Frequently Asked Questions
How many apps should a brand-new Shopify store install?
Fewer than most guides suggest. A reviews app, an email/SMS tool, and a way to handle support cover the highest-value categories for launch. Add more only once order volume or support ticket patterns make the case for a specific app clear.
Do free app plans work for a new store?
Often, yes, at least at first. Most of the categories above (reviews, email, SEO, live chat) have usable free or low-cost tiers that only start charging meaningfully once your order or subscriber volume grows, which lines up naturally with when you can afford the upgrade.
Can apps fix a slow or cluttered theme?
Only partially.
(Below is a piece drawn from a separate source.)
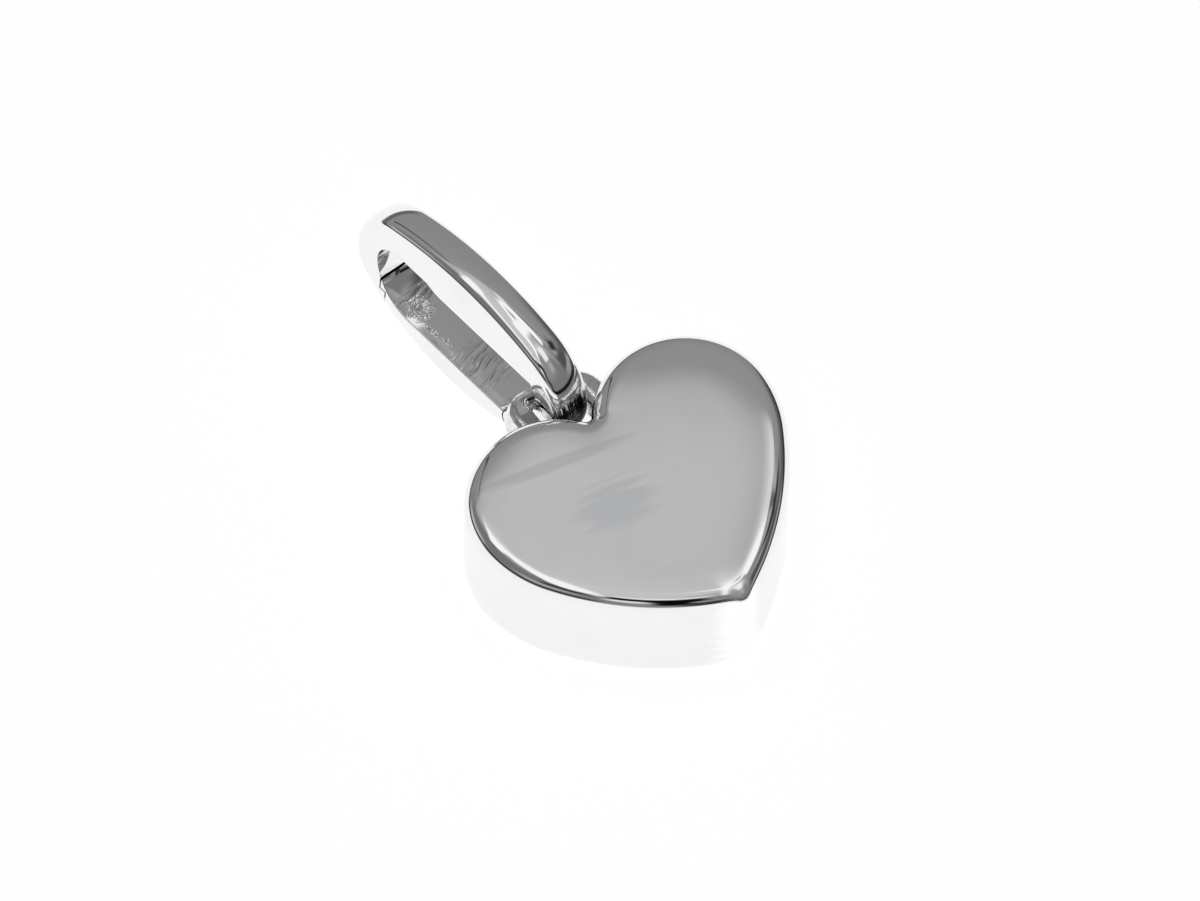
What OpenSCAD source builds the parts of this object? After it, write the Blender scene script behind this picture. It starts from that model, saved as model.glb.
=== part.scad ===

Image-optimization and speed apps can help at the margins, but they are working around a theme's underlying structure rather than fixing it. A theme built for performance and clarity from the start needs fewer of these workaround apps.
Should I add loyalty or subscription apps at launch?
Generally no. Both categories depend on having an existing base of repeat or recurring customers to be worth the setup and maintenance effort, which a brand-new store usually does not have yet. They are worth revisiting a few months in, once you have real repeat-purchase or replenishment data.